Imagen generada por la IA de Google
Augusto, professor de literatura, partilhava o quarto duplo do hospital com um mecânico que não parava de falar. Durante três dias, Augusto respondeu com monossílabos enquanto o outro enchia o silêncio com histórias sobre motores, carros ressuscitados e peças raras encontradas em ferros-velhos. Augusto, habituado às nuances da linguagem escrita e aos silêncios carregados de significado, não conseguia imaginar o que poderia ter em comum com alguém que passava os dias com as mãos sujas de graxa.
No quarto dia, o telefone de Augusto tocou. Era Pablo, seu irmão de Buenos Aires. Augusto levantou-se com dificuldade, ainda a recuperar da cirurgia à vesícula, e foi até à janela. Falou em espanhol sobre a mãe, os sobrinhos, a política argentina, esquecendo por momentos o cheiro a antisséptico e o bipe dos monitores.
Quando desligou, o mecânico estava acordado, com uma expressão sonhadora. “Gostei de ouvir você falando espanhol,” disse. “Sua voz… me lembrou alguém.” Augusto preparou-se para mais uma história sobre clientes. “Pablo Neruda,” completou ele.

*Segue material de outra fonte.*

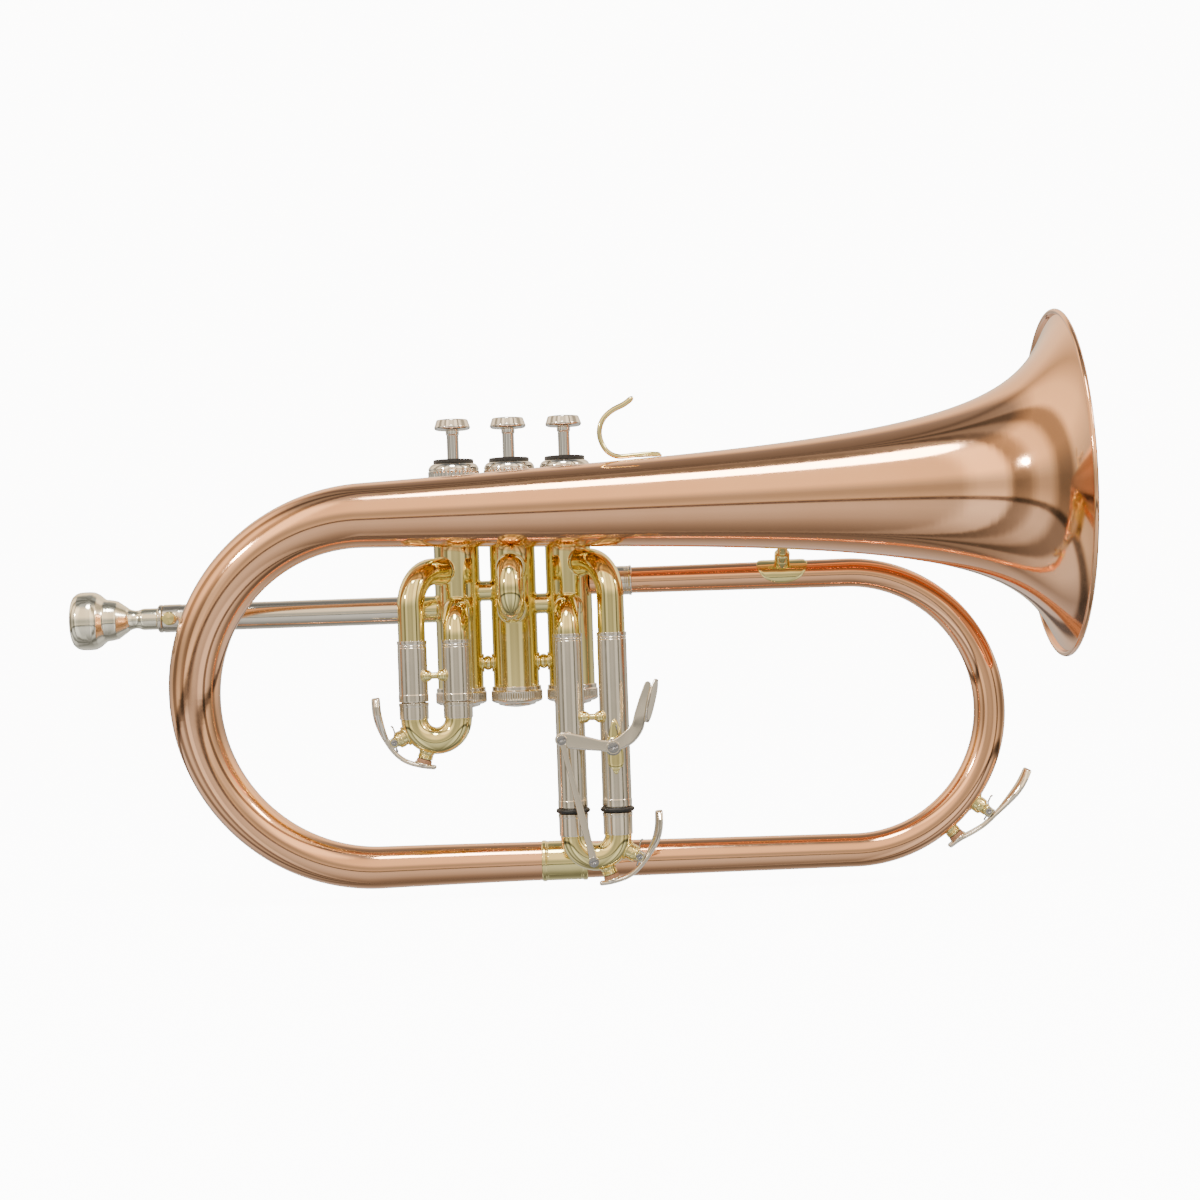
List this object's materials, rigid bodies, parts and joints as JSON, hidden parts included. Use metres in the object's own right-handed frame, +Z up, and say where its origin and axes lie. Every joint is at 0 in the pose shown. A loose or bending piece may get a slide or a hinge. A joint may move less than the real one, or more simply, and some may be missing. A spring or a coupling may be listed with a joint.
{
  "type": "flugelhorn",
  "caption": "Flugelhorn with three piston valves, a conical rose-brass bell and bows, nickel slides, a third-slide trigger, water keys and a mouthpiece.",
  "frame": {"origin": "on the middle valve's axis at the height of the mouthpipe's axis, where the left hand holds the valve block", "axes": "+X to the bell's mouth, +Z up along the valves, -Y to the player's right, where the bell tube passes"},
  "size_m": [0.4427, 0.15, 0.247],
  "materials": {
    "rose_brass": "polished rose brass under clear lacquer",
    "yellow_brass": "polished yellow brass under clear lacquer",
    "nickel": "polished nickel silver",
    "silver": "silver plate, polished",
    "felt": "black felt washer",
    "steel": "drawn spring wire"
  },
  "bodies": {
    "root": {"bell": "rose_brass", "bell_brace": "yellow_brass", "bell_stay_1": "yellow_brass", "bell_stay_3": "yellow_brass", "bottom_cap_1": "nickel", "bottom_cap_2": "nickel", "bottom_cap_3": "nickel", "bottom_ferrule": "yellow_brass", "cap_felt_1": "felt", "cap_felt_2": "felt", "cap_felt_3": "felt", "casing_brace_12": "yellow_brass", "casing_brace_23": "yellow_brass", "crossover_tube_12": "yellow_brass", "crossover_tube_23": "yellow_brass", "exit_ferrule": "nickel", "finger_hook": "yellow_brass", "main_tube": "rose_brass", "mouthpipe_sleeve": "nickel", "slide_1_brace": "yellow_brass", "slide_1_left_leg": "nickel", "slide_1_right_leg": "nickel", "slide_2_lower_leg": "yellow_brass", "slide_2_upper_leg": "yellow_brass", "slide_3_brace": "yellow_brass", "slide_3_left_leg": "nickel", "slide_3_right_leg": "nickel", "top_cap_1": "nickel", "top_cap_2": "nickel", "top_cap_3": "nickel", "trigger_saddle": "yellow_brass", "valve_casing_1": "yellow_brass", "valve_casing_2": "yellow_brass", "valve_casing_3": "yellow_brass", "valve_spring_1": "steel", "valve_spring_2": "steel", "valve_spring_3": "steel", "water_key_bow_nipple": "yellow_brass", "water_key_bow_saddle": "yellow_brass"},
    "valve_1": {"piston_1": "nickel", "finger_button_1": "nickel"},
    "valve_2": {"piston_2": "nickel", "finger_button_2": "nickel"},
    "valve_3": {"piston_3": "nickel", "finger_button_3": "nickel"},
    "mouthpipe": {"mouthpipe": "nickel"},
    "mouthpiece": {"mouthpiece": "silver"},
    "lock_screw": {"mouthpipe_lock_screw": "yellow_brass"},
    "slide_1": {"slide_1_crook": "yellow_brass", "water_key_1_nipple": "yellow_brass", "water_key_1_saddle": "yellow_brass"},
    "water_key_1": {"water_key_1_lever": "nickel"},
    "slide_2": {"slide_2_crook": "yellow_brass"},
    "slide_3": {"slide_3_crook": "yellow_brass", "water_key_3_nipple": "yellow_brass", "water_key_3_saddle": "yellow_brass"},
    "water_key_3": {"water_key_3_lever": "nickel"},
    "trigger": {"trigger_lever": "nickel"},
    "trigger_rod": {"trigger_rod": "nickel"},
    "water_key_bow": {"water_key_bow_lever": "nickel"}
  },
  "joints": [
    {"name": "valve_1_press", "type": "slide", "parent": "root", "child": "valve_1", "axis": [0, 0, -1], "range_m": [0, 0.013], "stiffness_N_per_m": 150, "springref_m": -0.015, "deforming": ["valve_spring_1"]},
    {"name": "valve_2_press", "type": "slide", "parent": "root", "child": "valve_2", "axis": [0, 0, -1], "range_m": [0, 0.013], "stiffness_N_per_m": 150, "springref_m": -0.015, "deforming": ["valve_spring_2"]},
    {"name": "valve_3_press", "type": "slide", "parent": "root", "child": "valve_3", "axis": [0, 0, -1], "range_m": [0, 0.013], "stiffness_N_per_m": 150, "springref_m": -0.015, "deforming": ["valve_spring_3"]},
    {"name": "mouthpipe_tune", "type": "slide", "parent": "root", "child": "mouthpipe", "axis": [-1, 0, 0], "range_m": [0, 0.02]},
    {"name": "mouthpiece_pull", "type": "slide", "parent": "mouthpipe", "child": "mouthpiece", "axis": [-1, 0, 0], "range_m": [0, 0.018]},
    {"name": "lock_screw_turn", "type": "hinge", "parent": "root", "child": "lock_screw", "pos_m": [-0.1542, -0.008, 0], "axis": [0, -1, 0], "range_deg": [0, 360]},
    {"name": "slide_1_pull", "type": "slide", "parent": "root", "child": "slide_1", "axis": [0, 0, -1], "range_m": [0, 0.018]},
    {"name": "slide_2_pull", "type": "slide", "parent": "root", "child": "slide_2", "axis": [0, -1, 0], "range_m": [0, 0.01]},
    {"name": "trigger_turn", "type": "hinge", "parent": "root", "child": "trigger", "pos_m": [0.0425, -0.0354, -0.0629], "axis": [0, -1, 0], "range_deg": [0, 30], "stiffness_Nm_per_rad": 0.06, "springref_deg": -34.38},
    {"name": "slide_3_pull", "type": "slide", "parent": "root", "child": "slide_3", "axis": [0, 0, -1], "range_m": [0, 0.0117]},
    {"name": "trigger_rod_turn", "type": "hinge", "parent": "slide_3", "child": "trigger_rod", "pos_m": [0.0324, -0.038, -0.1123], "axis": [0, 1, 0], "range_deg": [0, 0.6]},
    {"name": "water_key_bow_turn", "type": "hinge", "parent": "root", "child": "water_key_bow", "pos_m": [0.21299, 0, -0.10142], "axis": [0, -1, 0], "range_deg": [0, 15], "stiffness_Nm_per_rad": 0.03, "springref_deg": -34.38},
    {"name": "water_key_1_turn", "type": "hinge", "parent": "slide_1", "child": "water_key_1", "pos_m": [-0.05547, -0.025, -0.05914], "axis": [0, 1, 0], "range_deg": [0, 15], "stiffness_Nm_per_rad": 0.03, "springref_deg": -34.38},
    {"name": "water_key_3_turn", "type": "hinge", "parent": "slide_3", "child": "water_key_3", "pos_m": [0.05432, -0.025, -0.11284], "axis": [0, -1, 0], "range_deg": [0, 15], "stiffness_Nm_per_rad": 0.03, "springref_deg": -34.38}
  ],
  "couplings": [
    {"joint": "trigger_turn", "follows": "slide_3_pull", "rad_per_m": 44.703},
    {"joint": "trigger_rod_turn", "follows": "slide_3_pull", "rad_per_m": 0.7331}
  ]
}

Augusto parou, olhando para o seu companheiro de quarto como se o visse pela primeira vez. O mecânico pegou no telemóvel e mostrou-lhe um vídeo: Neruda a declamar em português, idioma que não conhecia; a voz profunda e cadenciada fazendo cada palavra parecer essencial. Augusto escutou em silêncio, sentindo algo afrouxar dentro do peito. Não corrigiu o equívoco sobre o idioma.
“Meu pai costumava recitar poesias enquanto trabalhava,” explicou Ricardo. “Dizia que consertar um motor era como entender um poema: precisava sentir o ritmo, entender o que não estava sendo dito. Neruda era o preferido dele”.
Na manhã seguinte, a enfermeira encontrou os dois a conversar. Augusto falava sobre Lorca, e Ricardo escutava com a atenção que dedicava ao som de um motor falhando, procurando nas palavras o ritmo secreto das coisas.